▶ **Exercise prompt**
Up to and including the line that contains "swivel cuff on each end.", repeat each line of the data exactly, starting from the first.

▶ **Provided material**
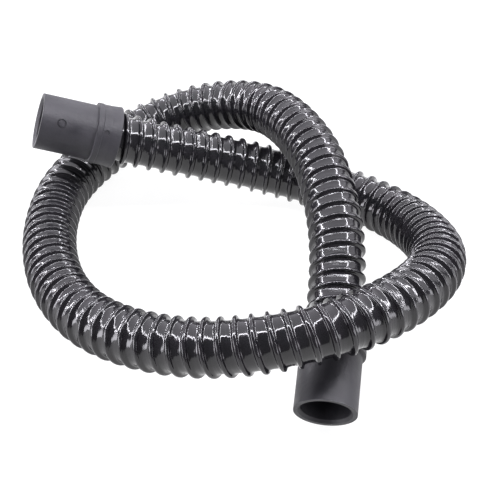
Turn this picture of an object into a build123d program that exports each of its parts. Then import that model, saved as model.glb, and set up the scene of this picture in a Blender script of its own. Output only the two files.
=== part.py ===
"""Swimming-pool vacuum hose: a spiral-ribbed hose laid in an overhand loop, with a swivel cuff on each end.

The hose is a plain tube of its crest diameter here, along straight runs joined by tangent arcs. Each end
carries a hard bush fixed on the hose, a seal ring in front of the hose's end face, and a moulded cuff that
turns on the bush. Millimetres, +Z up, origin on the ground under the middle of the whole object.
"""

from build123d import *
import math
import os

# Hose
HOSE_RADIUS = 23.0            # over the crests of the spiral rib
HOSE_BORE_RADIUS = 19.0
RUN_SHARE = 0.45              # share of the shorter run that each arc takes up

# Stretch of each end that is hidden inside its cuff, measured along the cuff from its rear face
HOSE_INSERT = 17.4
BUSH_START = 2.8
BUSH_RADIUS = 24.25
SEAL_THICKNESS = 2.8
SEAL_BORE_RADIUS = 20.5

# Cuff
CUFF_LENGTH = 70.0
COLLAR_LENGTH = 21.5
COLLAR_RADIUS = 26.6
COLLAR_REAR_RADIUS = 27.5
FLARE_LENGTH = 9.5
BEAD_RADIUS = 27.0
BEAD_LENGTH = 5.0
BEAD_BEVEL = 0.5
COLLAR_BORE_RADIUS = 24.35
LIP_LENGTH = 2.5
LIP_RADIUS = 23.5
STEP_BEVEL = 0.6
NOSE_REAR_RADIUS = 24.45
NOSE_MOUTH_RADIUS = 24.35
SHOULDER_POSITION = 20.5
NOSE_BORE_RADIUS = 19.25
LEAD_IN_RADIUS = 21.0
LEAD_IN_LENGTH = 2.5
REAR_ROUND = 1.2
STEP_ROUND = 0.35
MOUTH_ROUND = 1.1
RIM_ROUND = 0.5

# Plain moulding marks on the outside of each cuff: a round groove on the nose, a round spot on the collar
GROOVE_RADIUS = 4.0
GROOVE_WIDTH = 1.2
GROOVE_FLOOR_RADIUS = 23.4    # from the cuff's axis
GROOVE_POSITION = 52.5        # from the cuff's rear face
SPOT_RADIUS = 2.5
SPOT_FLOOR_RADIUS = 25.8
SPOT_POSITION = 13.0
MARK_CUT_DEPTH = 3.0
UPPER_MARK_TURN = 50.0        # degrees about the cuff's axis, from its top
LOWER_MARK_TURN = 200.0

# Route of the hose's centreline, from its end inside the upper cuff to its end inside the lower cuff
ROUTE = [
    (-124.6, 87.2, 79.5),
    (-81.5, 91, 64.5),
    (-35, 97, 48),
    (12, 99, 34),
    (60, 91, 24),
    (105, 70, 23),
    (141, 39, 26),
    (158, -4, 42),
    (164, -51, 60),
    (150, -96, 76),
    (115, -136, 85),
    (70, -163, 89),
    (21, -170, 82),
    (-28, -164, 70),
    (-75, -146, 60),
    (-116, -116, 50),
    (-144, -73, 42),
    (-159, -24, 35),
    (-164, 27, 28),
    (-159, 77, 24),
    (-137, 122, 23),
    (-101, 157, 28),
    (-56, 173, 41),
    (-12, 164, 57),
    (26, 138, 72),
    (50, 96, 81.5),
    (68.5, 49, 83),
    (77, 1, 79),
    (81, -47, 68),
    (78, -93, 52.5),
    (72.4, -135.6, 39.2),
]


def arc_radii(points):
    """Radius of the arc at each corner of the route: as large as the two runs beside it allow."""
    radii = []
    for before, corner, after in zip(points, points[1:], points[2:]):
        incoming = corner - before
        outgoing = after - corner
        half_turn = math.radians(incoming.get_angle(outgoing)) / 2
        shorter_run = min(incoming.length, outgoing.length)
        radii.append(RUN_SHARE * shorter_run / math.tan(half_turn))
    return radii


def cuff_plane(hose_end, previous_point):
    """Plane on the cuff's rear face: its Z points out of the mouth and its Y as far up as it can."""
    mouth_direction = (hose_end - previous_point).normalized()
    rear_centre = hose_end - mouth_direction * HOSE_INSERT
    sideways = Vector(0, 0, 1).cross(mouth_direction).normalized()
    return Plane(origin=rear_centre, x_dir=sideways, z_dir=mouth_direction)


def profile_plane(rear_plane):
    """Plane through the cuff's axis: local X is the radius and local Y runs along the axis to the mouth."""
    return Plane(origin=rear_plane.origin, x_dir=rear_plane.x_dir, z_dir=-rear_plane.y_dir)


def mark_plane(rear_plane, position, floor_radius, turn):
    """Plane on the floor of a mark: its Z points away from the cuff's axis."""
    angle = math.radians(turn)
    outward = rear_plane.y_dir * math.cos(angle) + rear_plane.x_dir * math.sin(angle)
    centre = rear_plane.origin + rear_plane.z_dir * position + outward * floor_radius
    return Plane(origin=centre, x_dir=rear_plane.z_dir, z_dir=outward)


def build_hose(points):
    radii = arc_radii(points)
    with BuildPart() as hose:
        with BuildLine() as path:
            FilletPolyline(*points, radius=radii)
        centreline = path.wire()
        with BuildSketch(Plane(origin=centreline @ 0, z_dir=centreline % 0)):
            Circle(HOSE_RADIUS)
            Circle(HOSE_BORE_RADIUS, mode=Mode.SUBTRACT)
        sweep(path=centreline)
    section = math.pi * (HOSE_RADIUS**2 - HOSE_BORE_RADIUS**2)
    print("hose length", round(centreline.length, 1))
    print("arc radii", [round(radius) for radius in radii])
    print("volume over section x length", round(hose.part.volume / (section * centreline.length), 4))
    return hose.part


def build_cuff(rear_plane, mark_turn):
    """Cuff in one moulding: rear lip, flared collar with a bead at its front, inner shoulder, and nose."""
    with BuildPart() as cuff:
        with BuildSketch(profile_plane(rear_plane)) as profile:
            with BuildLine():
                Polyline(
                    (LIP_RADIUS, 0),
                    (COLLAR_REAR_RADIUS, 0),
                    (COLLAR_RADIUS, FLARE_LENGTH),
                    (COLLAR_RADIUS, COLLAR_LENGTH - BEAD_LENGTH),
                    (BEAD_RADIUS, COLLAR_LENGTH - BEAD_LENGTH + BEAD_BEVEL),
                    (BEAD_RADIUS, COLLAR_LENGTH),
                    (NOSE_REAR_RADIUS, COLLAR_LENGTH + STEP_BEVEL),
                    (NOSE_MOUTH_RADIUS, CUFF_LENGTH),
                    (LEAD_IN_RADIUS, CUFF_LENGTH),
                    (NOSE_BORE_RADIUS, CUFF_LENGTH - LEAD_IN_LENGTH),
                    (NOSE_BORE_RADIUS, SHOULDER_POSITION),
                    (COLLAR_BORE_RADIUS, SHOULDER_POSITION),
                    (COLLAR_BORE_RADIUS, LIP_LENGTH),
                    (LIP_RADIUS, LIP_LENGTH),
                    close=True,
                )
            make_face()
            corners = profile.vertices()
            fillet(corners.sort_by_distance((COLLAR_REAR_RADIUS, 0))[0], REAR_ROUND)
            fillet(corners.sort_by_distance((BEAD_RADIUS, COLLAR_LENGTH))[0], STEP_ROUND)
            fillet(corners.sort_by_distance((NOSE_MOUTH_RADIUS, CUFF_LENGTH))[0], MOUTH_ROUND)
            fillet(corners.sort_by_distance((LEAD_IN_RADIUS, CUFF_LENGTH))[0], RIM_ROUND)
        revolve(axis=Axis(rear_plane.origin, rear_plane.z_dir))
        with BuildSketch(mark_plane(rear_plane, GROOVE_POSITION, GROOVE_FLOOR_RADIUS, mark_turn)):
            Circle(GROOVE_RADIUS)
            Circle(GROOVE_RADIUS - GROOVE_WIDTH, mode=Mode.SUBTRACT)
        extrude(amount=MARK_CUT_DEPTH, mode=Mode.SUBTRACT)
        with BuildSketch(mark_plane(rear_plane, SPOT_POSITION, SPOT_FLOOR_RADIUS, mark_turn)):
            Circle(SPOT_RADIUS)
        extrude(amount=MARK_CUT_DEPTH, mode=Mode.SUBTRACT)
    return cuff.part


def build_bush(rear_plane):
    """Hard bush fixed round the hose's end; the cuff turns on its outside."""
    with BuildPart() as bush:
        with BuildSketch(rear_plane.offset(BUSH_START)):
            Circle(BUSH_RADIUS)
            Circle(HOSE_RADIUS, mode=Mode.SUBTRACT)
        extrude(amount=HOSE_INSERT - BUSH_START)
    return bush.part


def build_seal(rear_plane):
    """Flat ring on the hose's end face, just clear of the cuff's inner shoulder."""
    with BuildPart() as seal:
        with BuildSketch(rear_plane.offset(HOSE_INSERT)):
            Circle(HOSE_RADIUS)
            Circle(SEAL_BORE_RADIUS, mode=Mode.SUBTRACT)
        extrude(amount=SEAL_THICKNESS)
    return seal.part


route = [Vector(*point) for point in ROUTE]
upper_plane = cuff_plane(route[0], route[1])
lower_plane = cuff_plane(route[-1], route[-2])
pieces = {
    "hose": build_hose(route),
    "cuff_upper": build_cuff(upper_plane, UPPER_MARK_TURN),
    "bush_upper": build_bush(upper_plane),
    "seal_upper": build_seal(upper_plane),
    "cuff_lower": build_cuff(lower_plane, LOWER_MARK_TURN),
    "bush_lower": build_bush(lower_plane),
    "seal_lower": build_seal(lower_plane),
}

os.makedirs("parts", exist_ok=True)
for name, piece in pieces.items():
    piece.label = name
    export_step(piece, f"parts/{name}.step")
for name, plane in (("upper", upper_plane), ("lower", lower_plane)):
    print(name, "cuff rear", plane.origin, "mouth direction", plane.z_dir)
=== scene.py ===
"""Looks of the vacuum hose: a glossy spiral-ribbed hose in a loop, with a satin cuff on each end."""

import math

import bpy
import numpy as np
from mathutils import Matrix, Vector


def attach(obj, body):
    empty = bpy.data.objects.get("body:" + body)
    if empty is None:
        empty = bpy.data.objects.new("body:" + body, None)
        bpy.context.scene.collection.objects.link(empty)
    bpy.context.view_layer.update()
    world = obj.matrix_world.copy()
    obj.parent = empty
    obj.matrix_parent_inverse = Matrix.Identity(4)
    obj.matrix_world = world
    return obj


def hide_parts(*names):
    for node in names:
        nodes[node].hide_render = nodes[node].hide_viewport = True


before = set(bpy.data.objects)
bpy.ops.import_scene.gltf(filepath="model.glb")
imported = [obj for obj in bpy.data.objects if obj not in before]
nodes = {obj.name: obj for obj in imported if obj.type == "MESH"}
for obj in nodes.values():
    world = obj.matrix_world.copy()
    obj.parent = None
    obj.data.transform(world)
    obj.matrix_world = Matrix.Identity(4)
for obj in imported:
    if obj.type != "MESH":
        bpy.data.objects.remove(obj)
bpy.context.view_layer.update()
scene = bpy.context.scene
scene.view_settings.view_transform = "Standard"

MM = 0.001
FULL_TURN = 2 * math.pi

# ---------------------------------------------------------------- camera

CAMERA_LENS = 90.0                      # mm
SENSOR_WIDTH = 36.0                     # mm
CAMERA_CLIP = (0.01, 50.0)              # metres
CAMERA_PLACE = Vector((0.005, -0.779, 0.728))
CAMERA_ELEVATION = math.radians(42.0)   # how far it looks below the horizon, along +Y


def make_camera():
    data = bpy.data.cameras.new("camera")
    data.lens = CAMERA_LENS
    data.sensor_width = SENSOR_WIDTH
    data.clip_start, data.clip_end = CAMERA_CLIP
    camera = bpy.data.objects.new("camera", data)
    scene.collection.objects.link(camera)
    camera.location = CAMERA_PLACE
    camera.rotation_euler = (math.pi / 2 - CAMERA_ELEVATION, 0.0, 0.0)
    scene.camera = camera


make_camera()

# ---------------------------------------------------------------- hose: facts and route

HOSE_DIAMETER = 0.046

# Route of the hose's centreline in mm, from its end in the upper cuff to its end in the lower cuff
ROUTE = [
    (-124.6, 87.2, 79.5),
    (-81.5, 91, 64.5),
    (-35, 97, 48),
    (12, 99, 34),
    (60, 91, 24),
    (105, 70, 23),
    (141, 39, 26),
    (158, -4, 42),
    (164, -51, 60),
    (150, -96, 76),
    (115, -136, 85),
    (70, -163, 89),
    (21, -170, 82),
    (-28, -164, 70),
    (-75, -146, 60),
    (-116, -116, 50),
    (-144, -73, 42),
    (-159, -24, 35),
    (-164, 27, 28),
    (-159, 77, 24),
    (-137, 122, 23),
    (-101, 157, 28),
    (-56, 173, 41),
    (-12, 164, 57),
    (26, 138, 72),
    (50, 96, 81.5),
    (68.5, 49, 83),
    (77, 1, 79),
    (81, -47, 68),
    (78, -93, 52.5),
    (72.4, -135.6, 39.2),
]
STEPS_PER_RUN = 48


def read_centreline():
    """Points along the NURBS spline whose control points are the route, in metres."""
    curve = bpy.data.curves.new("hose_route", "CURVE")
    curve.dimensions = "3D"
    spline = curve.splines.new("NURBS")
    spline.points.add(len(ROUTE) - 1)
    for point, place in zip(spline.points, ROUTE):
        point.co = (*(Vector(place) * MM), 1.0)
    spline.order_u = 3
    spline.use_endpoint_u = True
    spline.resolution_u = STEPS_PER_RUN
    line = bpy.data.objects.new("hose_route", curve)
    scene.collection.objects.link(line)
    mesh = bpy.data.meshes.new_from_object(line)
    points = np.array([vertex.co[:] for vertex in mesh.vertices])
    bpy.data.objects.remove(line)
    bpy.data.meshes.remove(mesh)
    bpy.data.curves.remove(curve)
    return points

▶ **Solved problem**
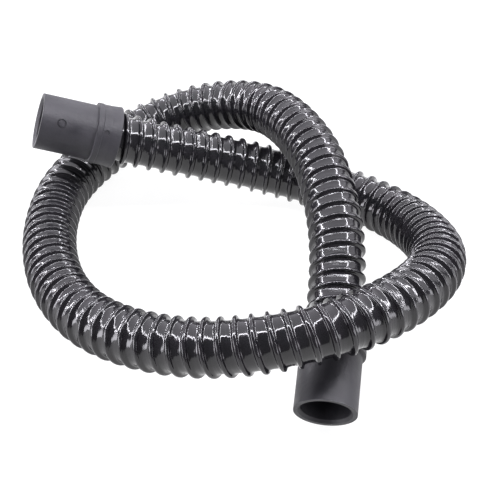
Turn this picture of an object into a build123d program that exports each of its parts. Then import that model, saved as model.glb, and set up the scene of this picture in a Blender script of its own. Output only the two files.
=== part.py ===
"""Swimming-pool vacuum hose: a spiral-ribbed hose laid in an overhand loop, with a swivel cuff on each end.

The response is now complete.